### Task to carry out:
Look for "bodies" in the listing below. Gather each line that contains it.

• • • • •

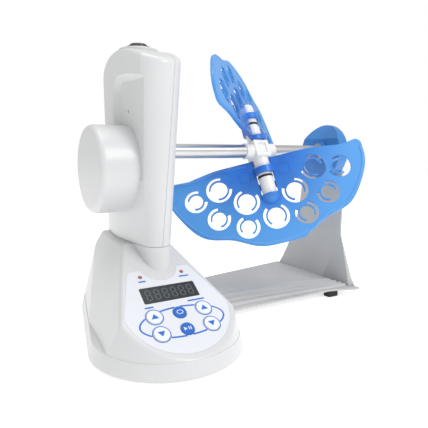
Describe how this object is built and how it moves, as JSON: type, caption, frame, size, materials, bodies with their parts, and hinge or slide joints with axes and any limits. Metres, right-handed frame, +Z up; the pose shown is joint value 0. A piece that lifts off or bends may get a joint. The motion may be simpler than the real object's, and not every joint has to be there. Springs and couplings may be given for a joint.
{
  "type": "laboratory tube rotator",
  "caption": "White laboratory tube rotator: tilted control panel, motor tower, horizontal rod with two blue fans of spring tube clips, and a grey sheet stand.",
  "frame": {"origin": "under the centre of the whole machine, on the table", "axes": "+X along the rod from the tower to the end holder, +Y to the back, +Z up"},
  "size_m": [0.3534, 0.255, 0.2928],
  "materials": {
    "white_shell": "satin moulded",
    "white_fittings": "smooth",
    "grey_plastic": "textured",
    "dark_plastic": "textured",
    "black_plastic": "glossy",
    "black_rubber": "matt",
    "blue_plastic": "smooth translucent",
    "panel_film": "fine texture",
    "key_white": "fine texture",
    "key_blue": "fine texture",
    "display_glass": "tinted",
    "light_lens": "translucent",
    "board": "solder mask",
    "bush_plastic": "smooth",
    "brass_gear": "machined",
    "motor_steel": "plated",
    "steel": "plated",
    "rod_steel": "polished",
    "stand_paint": "fine textured paint"
  },
  "bodies": {
    "root": {"base_cover": "grey_plastic", "base_feet": "black_rubber", "base_housing": "white_shell", "control_board": "board", "cover_screws": "steel", "display_module": "dark_plastic", "display_window": "display_glass", "drive_frame": "steel", "end_bush": "bush_plastic", "end_holder": "blue_plastic", "holder_screws": "steel", "motor": "motor_steel", "panel_film": "panel_film", "power_inlet": "dark_plastic", "stand": "stand_paint", "stand_feet": "black_rubber", "stand_screws": "steel", "status_lights": "light_lens", "top_collar": "white_shell", "tower_bush": "bush_plastic", "tower_shell_left": "white_shell", "tower_shell_right": "white_shell"},
    "rotor": {"rod": "rod_steel", "rod_gear": "bush_plastic", "hub_block": "white_fittings", "spoke_lower": "white_fittings", "spoke_upper": "white_fittings", "o_ring_lower": "black_rubber", "o_ring_upper": "black_rubber"},
    "lower_fan": {"fan_lower": "blue_plastic"},
    "upper_fan": {"fan_upper": "blue_plastic"},
    "pinion": {"motor_pinion": "brass_gear"},
    "button": {"top_button": "black_plastic"},
    "key_body_1": {"key_1": "key_white"},
    "key_body_2": {"key_2": "key_white"},
    "key_body_3": {"key_3": "key_white"},
    "key_body_4": {"key_4": "key_white"},
    "key_body_5": {"key_5": "key_blue"},
    "key_body_6": {"key_6": "key_blue"}
  },
  "joints": [
    {"name": "rotor_spin", "type": "hinge", "parent": "root", "child": "rotor", "pos_m": [0.05551, 0.02151, 0.183], "axis": [1, 0, 0], "continuous": true},
    {"name": "motor_spin", "type": "hinge", "parent": "root", "child": "pinion", "pos_m": [-0.10469, 0.02151, 0.165], "axis": [1, 0, 0], "continuous": true},
    {"name": "lower_fan_twist", "type": "hinge", "parent": "rotor", "child": "lower_fan", "pos_m": [0.05551, 0.02151, 0.183], "axis": [0, 0.454, 0.891], "range_deg": [-120, 10]},
    {"name": "upper_fan_twist", "type": "hinge", "parent": "rotor", "child": "upper_fan", "pos_m": [0.05551, 0.02151, 0.183], "axis": [0, -0.454, -0.891], "range_deg": [-115, 14]},
    {"name": "key_press_1", "type": "slide", "parent": "root", "child": "key_body_1", "axis": [0, 0.549, -0.8358], "range_m": [0, 0.0006], "stiffness_N_per_m": 300},
    {"name": "key_press_2", "type": "slide", "parent": "root", "child": "key_body_2", "axis": [0, 0.549, -0.8358], "range_m": [0, 0.0006], "stiffness_N_per_m": 300},
    {"name": "key_press_3", "type": "slide", "parent": "root", "child": "key_body_3", "axis": [0, 0.549, -0.8358], "range_m": [0, 0.0006], "stiffness_N_per_m": 300},
    {"name": "key_press_4", "type": "slide", "parent": "root", "child": "key_body_4", "axis": [0, 0.549, -0.8358], "range_m": [0, 0.0006], "stiffness_N_per_m": 300},
    {"name": "key_press_5", "type": "slide", "parent": "root", "child": "key_body_5", "axis": [0, 0.549, -0.8358], "range_m": [0, 0.0006], "stiffness_N_per_m": 300},
    {"name": "key_press_6", "type": "slide", "parent": "root", "child": "key_body_6", "axis": [0, 0.549, -0.8358], "range_m": [0, 0.0006], "stiffness_N_per_m": 300},
    {"name": "button_press", "type": "slide", "parent": "root", "child": "button", "axis": [0, 0, -1], "range_m": [0, 0.002], "stiffness_N_per_m": 400}
  ],
  "couplings": [
    {"joint": "motor_spin", "follows": "rotor_spin", "ratio": -3}
  ]
}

• • • • •

### Answer to this task:
Describe how this object is built and how it moves, as JSON: type, caption, frame, size, materials, bodies with their parts, and hinge or slide joints with axes and any limits. Metres, right-handed frame, +Z up; the pose shown is joint value 0. A piece that lifts off or bends may get a joint. The motion may be simpler than the real object's, and not every joint has to be there. Springs and couplings may be given for a joint.
  "bodies": {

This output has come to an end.